HLA-B*15 allele SNPs predict the serologically defined HLA-B15 split antigens

B. Duygu, B.M. Matern, C.M.H. Meertens, C.E.M. Voorter, M.G.J. Tilanus

Friday 16 march 2018

10:15 - 10:20h at Willem Burger Foyer

Categories: Basic, Session (poster)

Parallel session: Poster session 8: Basic translational research

Human leukocyte antigens (HLA) allow the immune system to discriminate self from non-self. Identification of HLA types of patients and donors is important for successful transplantation since HLA mismatches can trigger immune responses and antibody production. For a long time, HLA typing has been performed by serological typing methods, which measure cell reactivity against HLA antigens using a panel of sera containing well-characterized anti-HLA antibodies. This method enabled identification of the different serological HLA antigens including HLA-B15, which is a broad antigen group for B62, B63, B70 (B71 and B72), B75, B76, B77 split antigens (B15 subtypes). However, the scarcity of sera with specific anti-HLA antibodies makes the method inefficient to discriminate a high variety of HLA antigens. The advancements in DNA based technologies has led to a switch from serologic typing to high resolution DNA typing methods, but these DNA sequencing techniques assign all B15 antigens to the HLA-B*15 allele group. However, the presence of antibodies in the patient against split B15 antigens urges the identification of HLA-B*15 allele subtypes of the donor since the presence of Donor Specific Antibodies is an important contra-indication for kidney transplantation. Hence, we aimed to identify specific nucleotide motifs for each B15 subtype based on single nucleotide polymorphisms (SNP). We aligned the available full-length DNA sequences of B*15 alleles with assigned serological subtypes as defined in the HLA dictionary. This alignment leads to the identification of specific nucleotide motifs of each B15 split antigens at 10 different regions in exons 2 and 3 of B*15 alleles. A dataset of 107 B*15 alleles was used to verify that the nucleotide patterns were able to predict correct subtypes according to the expert assignment (HLA dictionary) and 97 were concordant. Moreover, the serological subtypes of two new B*15 alleles are identified and confirmed by serological typing.
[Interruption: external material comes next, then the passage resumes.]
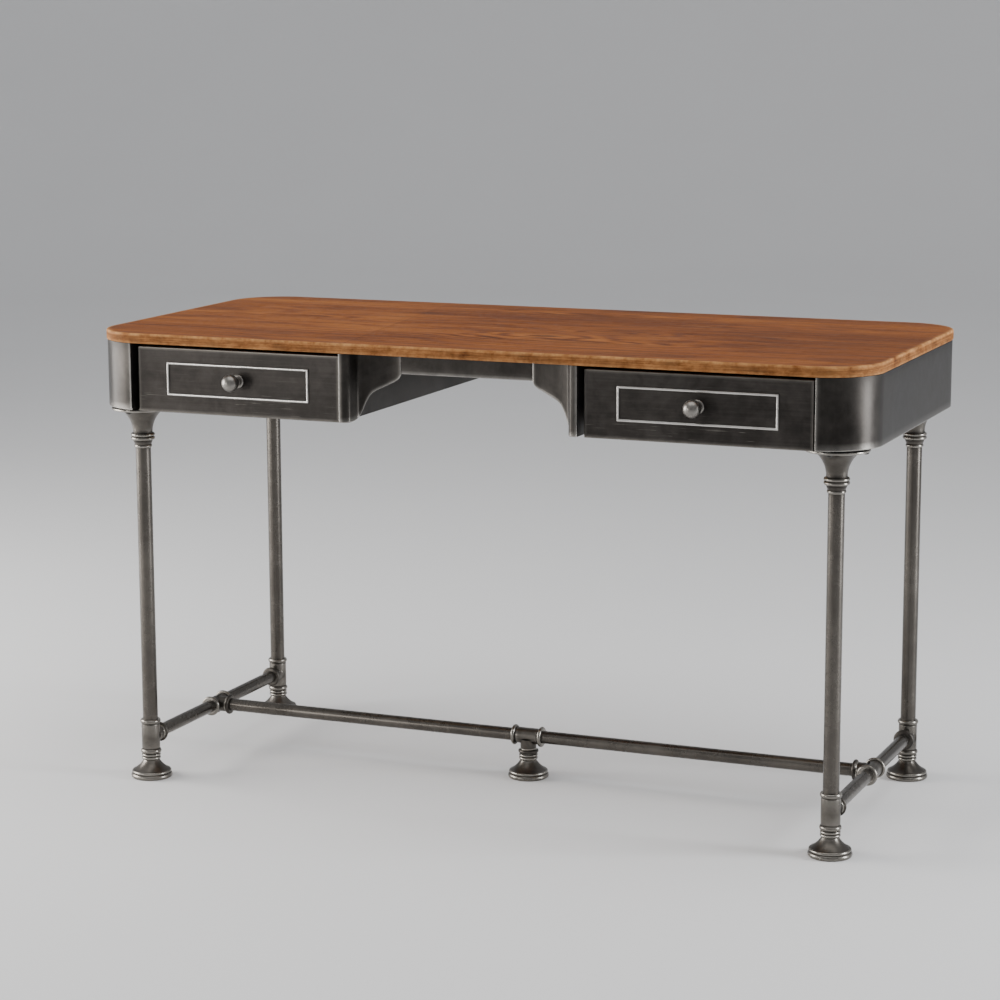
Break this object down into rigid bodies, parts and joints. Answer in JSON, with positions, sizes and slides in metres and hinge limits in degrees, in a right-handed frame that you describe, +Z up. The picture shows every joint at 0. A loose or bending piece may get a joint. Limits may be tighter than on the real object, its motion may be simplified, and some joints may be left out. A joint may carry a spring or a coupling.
{
  "type": "writing desk",
  "caption": "Writing desk: thin wooden top with rounded corners over a gunmetal sheet-steel skirt with drawers either side of a knee space, on a pipe-and-fitting base.",
  "frame": {"origin": "on the floor under the middle of the top, at the flat underside of the centre foot", "axes": "+X along the desk's length, -Y towards the sitter and the way the drawers open, +Z up"},
  "size_m": [1.315, 0.6235, 0.762],
  "materials": {
    "wood_top": "stained wood board with a satin lacquer, worn along its edges",
    "skirt": "gunmetal sheet steel, brushed and clear-lacquered, bright along its edges",
    "drawer_face": "dark gunmetal with fine level brush marks",
    "bead": "gunmetal rubbed back to bright metal",
    "knob": "burnished dark pewter",
    "pipe": "antique pewter tube, satin",
    "fitting": "burnished antique pewter casting, bright on its beads and dark in its grooves",
    "frame_sheet": "dark painted sheet steel, satin",
    "drawer_box": "plain stained plywood",
    "slides": "zinc-plated steel",
    "screws": "blackened steel"
  },
  "bodies": {
    "root": {"back_skirt": "skirt", "centre_tee": "fitting", "corbel_left": "skirt", "corbel_right": "skirt", "corner_gussets": "frame_sheet", "drawer_rails": "slides", "end_skirt_left": "skirt", "end_skirt_right": "skirt", "end_stretcher_back_left": "pipe", "end_stretcher_back_right": "pipe", "end_stretcher_front_left": "pipe", "end_stretcher_front_right": "pipe", "foot_back_left": "fitting", "foot_back_right": "fitting", "foot_centre": "fitting", "foot_front_left": "fitting", "foot_front_right": "fitting", "foot_nipples": "fitting", "front_apron": "skirt", "housing_inner_left": "frame_sheet", "housing_inner_right": "frame_sheet", "housing_outer_left": "frame_sheet", "housing_outer_right": "frame_sheet", "leg_collar_back_left": "fitting", "leg_collar_back_right": "fitting", "leg_collar_front_left": "fitting", "leg_collar_front_right": "fitting", "leg_screws": "screws", "leg_tee_back_left": "fitting", "leg_tee_back_right": "fitting", "leg_tee_front_left": "fitting", "leg_tee_front_right": "fitting", "leg_tube_back_left": "pipe", "leg_tube_back_right": "pipe", "leg_tube_front_left": "pipe", "leg_tube_front_right": "pipe", "long_stretcher_left": "pipe", "long_stretcher_right": "pipe", "middle_tee_left": "fitting", "middle_tee_right": "fitting", "table_top": "wood_top", "top_screws": "screws"},
    "drawer_left": {"drawer_left_back": "drawer_box", "drawer_left_bead_frame": "bead", "drawer_left_bottom": "drawer_box", "drawer_left_front": "drawer_face", "drawer_left_knob": "knob", "drawer_left_knob_screw": "screws", "drawer_left_runners": "slides", "drawer_left_side_inner": "drawer_box", "drawer_left_side_outer": "drawer_box"},
    "drawer_right": {"drawer_right_back": "drawer_box", "drawer_right_bead_frame": "bead", "drawer_right_bottom": "drawer_box", "drawer_right_front": "drawer_face", "drawer_right_knob": "knob", "drawer_right_knob_screw": "screws", "drawer_right_runners": "slides", "drawer_right_side_inner": "drawer_box", "drawer_right_side_outer": "drawer_box"}
  },
  "joints": [
    {"name": "drawer_left_slide", "type": "slide", "parent": "root", "child": "drawer_left", "axis": [0, -1, 0], "range_m": [0, 0.26]},
    {"name": "drawer_right_slide", "type": "slide", "parent": "root", "child": "drawer_right", "axis": [0, -1, 0], "range_m": [0, 0.26]}
  ]
}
Next, we predicted for 110 B*15 alleles the serologic equivalents out of 128 B*15 alleles with unknown serological specificities (IPD-IMGT/HLA), only 18 alleles revealed inconclusive nucleotide patterns at the identified positions. Thus, this fast and reliable method enables prediction of B15 serological equivalents, of importance in case Donor Specific Antibodies are present, to prevent kidney transplant rejection.